# Low tech grasses?



## AaronT (Apr 11, 2004)

Saggiteria subulata (dwarf sag) and Lilaeopsis brasiliensis both will grow in low-tech conditions.


----------



## banderbe (Oct 10, 2005)

It's worth noting though that L. brasiliensis will take forever to grow in low light.

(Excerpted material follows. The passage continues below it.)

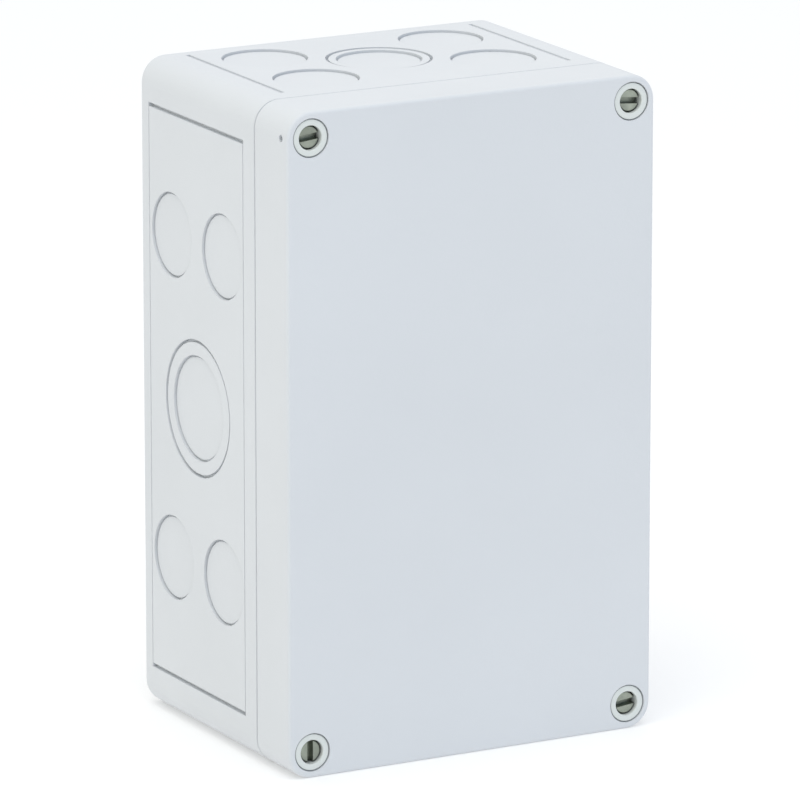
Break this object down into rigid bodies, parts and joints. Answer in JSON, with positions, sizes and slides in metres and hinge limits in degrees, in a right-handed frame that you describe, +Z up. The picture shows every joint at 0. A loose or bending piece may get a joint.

I'm growing it under 4.5 wpg in a 29 gallon and it grows a new blade maybe once every two days. At this rate it will be summer before I have grown a dense carpet.


----------



## lumpyfunk (Dec 22, 2004)

and dwarf sag has large blades, nothing like hair grass


----------



## Canoe2Can (Oct 31, 2004)

If you want "flowing grass," I'd suggest you look into the Vallisneria species. Many of them do well in lower light tanks, and they will actually grow tall enough to flow. If you have a large tank, jungle val can grow to 6 feet and is quite impressive flowing across the surface.


----------



## Mr.Furious (Sep 11, 2006)

Yea I think the larger bladed grasses would look better because this is going into my 250 gallon tank. Thanks for all the suggestions so far.


----------



## Aquamanx (Sep 28, 2006)

Jungle Val sounds like the way to go! I have it in my 20 Gal. low tech tank, it's growing Great! I have to trim it back every week minimum. That would look great in a 250!


----------



## banderbe (Oct 10, 2005)

Look into Cyperus helferi for a "flowing" grassy look.


----------



## bharada (Mar 5, 2004)

There's also Vallisneria 'nana'. It's a narrow leaf (~1/8" wide) Val which grow to ~30" tall. Here are pictures of it growing in my 22" tall, 125g tank.


----------



## tom855 (Jan 31, 2006)

Bill,

What's that plant in the bottom right of that picture. It's pretty cool looking!

Thanks,

Tom


----------



## IceH2O (Sep 29, 2006)

Lobelia cardinalis


----------



## tom855 (Jan 31, 2006)

Thanks! They look great!


----------



## essabee (Oct 7, 2006)

You can go for screw vals also.


----------



## masYPSI (Aug 10, 2006)

I have some micro swords growing just about the whole length of my G. although growth has been slow, the wait is worth what I hope will be a nicely manicured lawn, with no trimming. Hopefully


----------



## cornhusker (Jan 26, 2005)

*low tech grasses*

ICEH20,would that be the dwarf form of the cardinal plant,and does it lose leaves easily? cornhusker


----------



## macclellan (Dec 22, 2006)

e. tenellus!!! aka pygmy chain sword. 
best grass for low tech. grows fast, lotsa runners, stays small, pretty green.


----------